## DATASET SECTION
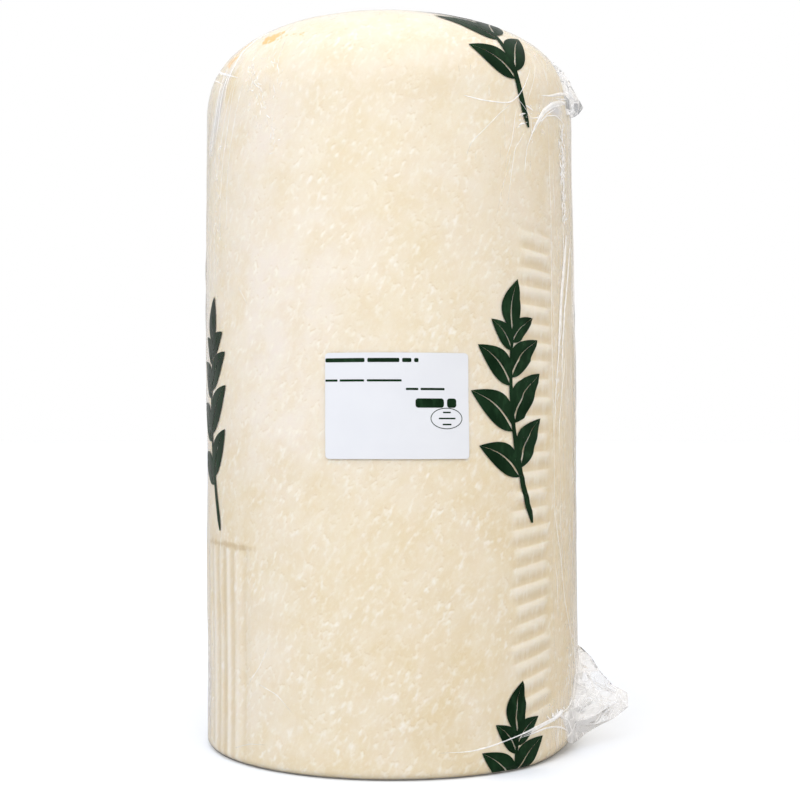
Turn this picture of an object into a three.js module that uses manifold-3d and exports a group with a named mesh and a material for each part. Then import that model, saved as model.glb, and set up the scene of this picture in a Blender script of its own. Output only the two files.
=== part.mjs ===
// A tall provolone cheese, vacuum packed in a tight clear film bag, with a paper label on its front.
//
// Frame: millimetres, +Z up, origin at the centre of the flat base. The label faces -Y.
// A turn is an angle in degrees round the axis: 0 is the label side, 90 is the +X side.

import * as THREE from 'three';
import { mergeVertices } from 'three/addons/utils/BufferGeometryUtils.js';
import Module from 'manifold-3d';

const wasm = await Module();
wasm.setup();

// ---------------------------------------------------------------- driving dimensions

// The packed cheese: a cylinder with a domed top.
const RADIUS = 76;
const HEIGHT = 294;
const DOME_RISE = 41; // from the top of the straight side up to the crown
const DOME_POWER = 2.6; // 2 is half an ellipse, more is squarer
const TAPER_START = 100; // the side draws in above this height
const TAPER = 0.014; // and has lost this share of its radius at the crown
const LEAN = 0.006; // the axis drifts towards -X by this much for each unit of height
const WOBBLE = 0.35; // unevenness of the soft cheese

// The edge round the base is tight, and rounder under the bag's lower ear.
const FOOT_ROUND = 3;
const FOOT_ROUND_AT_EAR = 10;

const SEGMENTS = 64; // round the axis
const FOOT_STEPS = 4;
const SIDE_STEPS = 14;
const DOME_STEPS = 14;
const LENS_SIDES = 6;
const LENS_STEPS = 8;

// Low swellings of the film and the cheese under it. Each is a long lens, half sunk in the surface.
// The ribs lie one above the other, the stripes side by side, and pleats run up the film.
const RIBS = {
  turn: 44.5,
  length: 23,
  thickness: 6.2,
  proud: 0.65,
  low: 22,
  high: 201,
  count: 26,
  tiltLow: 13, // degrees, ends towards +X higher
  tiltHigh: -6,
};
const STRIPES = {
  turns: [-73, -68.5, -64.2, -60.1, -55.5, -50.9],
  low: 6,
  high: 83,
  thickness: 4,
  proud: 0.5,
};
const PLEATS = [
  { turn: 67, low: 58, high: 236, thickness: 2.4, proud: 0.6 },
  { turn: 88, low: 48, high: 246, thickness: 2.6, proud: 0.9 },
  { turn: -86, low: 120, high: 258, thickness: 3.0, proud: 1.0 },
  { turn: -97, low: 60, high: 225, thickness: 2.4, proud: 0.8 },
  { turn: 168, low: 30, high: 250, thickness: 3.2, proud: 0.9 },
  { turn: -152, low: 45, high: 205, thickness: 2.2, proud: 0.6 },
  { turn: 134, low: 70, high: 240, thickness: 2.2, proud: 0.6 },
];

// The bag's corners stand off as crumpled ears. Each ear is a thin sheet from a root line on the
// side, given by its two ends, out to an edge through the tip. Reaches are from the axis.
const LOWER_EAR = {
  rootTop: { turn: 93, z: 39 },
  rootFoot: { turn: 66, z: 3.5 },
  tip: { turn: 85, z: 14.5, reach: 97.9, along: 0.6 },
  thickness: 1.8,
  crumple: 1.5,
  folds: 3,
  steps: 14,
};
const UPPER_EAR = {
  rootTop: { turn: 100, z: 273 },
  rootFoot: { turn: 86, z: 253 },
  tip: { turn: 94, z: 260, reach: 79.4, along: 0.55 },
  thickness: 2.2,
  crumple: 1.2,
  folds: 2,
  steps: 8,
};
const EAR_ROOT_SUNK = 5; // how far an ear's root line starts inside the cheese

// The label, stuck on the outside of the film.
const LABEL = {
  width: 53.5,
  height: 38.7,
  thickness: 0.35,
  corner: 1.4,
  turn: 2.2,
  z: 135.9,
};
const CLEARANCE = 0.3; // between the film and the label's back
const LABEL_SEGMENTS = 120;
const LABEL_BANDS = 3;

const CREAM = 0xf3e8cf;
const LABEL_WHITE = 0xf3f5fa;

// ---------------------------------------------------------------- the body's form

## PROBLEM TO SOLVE
Return every line exactly.

## RESULT
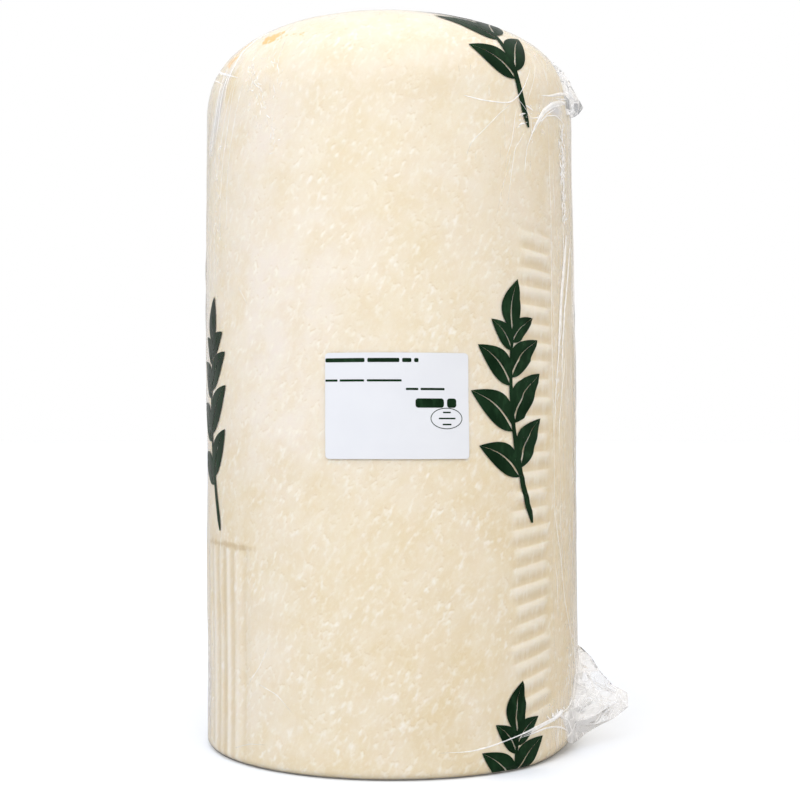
Turn this picture of an object into a three.js module that uses manifold-3d and exports a group with a named mesh and a material for each part. Then import that model, saved as model.glb, and set up the scene of this picture in a Blender script of its own. Output only the two files.
=== part.mjs ===
// A tall provolone cheese, vacuum packed in a tight clear film bag, with a paper label on its front.
//
// Frame: millimetres, +Z up, origin at the centre of the flat base. The label faces -Y.
// A turn is an angle in degrees round the axis: 0 is the label side, 90 is the +X side.

import * as THREE from 'three';
import { mergeVertices } from 'three/addons/utils/BufferGeometryUtils.js';
import Module from 'manifold-3d';

const wasm = await Module();
wasm.setup();

// ---------------------------------------------------------------- driving dimensions

// The packed cheese: a cylinder with a domed top.
const RADIUS = 76;
const HEIGHT = 294;
const DOME_RISE = 41; // from the top of the straight side up to the crown
const DOME_POWER = 2.6; // 2 is half an ellipse, more is squarer
const TAPER_START = 100; // the side draws in above this height
const TAPER = 0.014; // and has lost this share of its radius at the crown
const LEAN = 0.006; // the axis drifts towards -X by this much for each unit of height
const WOBBLE = 0.35; // unevenness of the soft cheese

// The edge round the base is tight, and rounder under the bag's lower ear.
const FOOT_ROUND = 3;
const FOOT_ROUND_AT_EAR = 10;

const SEGMENTS = 64; // round the axis
const FOOT_STEPS = 4;
const SIDE_STEPS = 14;
const DOME_STEPS = 14;
const LENS_SIDES = 6;
const LENS_STEPS = 8;

// Low swellings of the film and the cheese under it. Each is a long lens, half sunk in the surface.
// The ribs lie one above the other, the stripes side by side, and pleats run up the film.
const RIBS = {
  turn: 44.5,
  length: 23,
  thickness: 6.2,
  proud: 0.65,
  low: 22,
  high: 201,
  count: 26,
  tiltLow: 13, // degrees, ends towards +X higher
  tiltHigh: -6,
};
const STRIPES = {
  turns: [-73, -68.5, -64.2, -60.1, -55.5, -50.9],
  low: 6,
  high: 83,
  thickness: 4,
  proud: 0.5,
};
const PLEATS = [
  { turn: 67, low: 58, high: 236, thickness: 2.4, proud: 0.6 },
  { turn: 88, low: 48, high: 246, thickness: 2.6, proud: 0.9 },
  { turn: -86, low: 120, high: 258, thickness: 3.0, proud: 1.0 },
  { turn: -97, low: 60, high: 225, thickness: 2.4, proud: 0.8 },
  { turn: 168, low: 30, high: 250, thickness: 3.2, proud: 0.9 },
  { turn: -152, low: 45, high: 205, thickness: 2.2, proud: 0.6 },
  { turn: 134, low: 70, high: 240, thickness: 2.2, proud: 0.6 },
];

// The bag's corners stand off as crumpled ears. Each ear is a thin sheet from a root line on the
// side, given by its two ends, out to an edge through the tip. Reaches are from the axis.
const LOWER_EAR = {
  rootTop: { turn: 93, z: 39 },
  rootFoot: { turn: 66, z: 3.5 },
  tip: { turn: 85, z: 14.5, reach: 97.9, along: 0.6 },
  thickness: 1.8,
  crumple: 1.5,
  folds: 3,
  steps: 14,
};
const UPPER_EAR = {
  rootTop: { turn: 100, z: 273 },
  rootFoot: { turn: 86, z: 253 },
  tip: { turn: 94, z: 260, reach: 79.4, along: 0.55 },
  thickness: 2.2,
  crumple: 1.2,
  folds: 2,
  steps: 8,
};
const EAR_ROOT_SUNK = 5; // how far an ear's root line starts inside the cheese

// The label, stuck on the outside of the film.
const LABEL = {
  width: 53.5,
  height: 38.7,
  thickness: 0.35,
  corner: 1.4,
  turn: 2.2,
  z: 135.9,
};
const CLEARANCE = 0.3; // between the film and the label's back
const LABEL_SEGMENTS = 120;
const LABEL_BANDS = 3;

const CREAM = 0xf3e8cf;
const LABEL_WHITE = 0xf3f5fa;

// ---------------------------------------------------------------- the body's form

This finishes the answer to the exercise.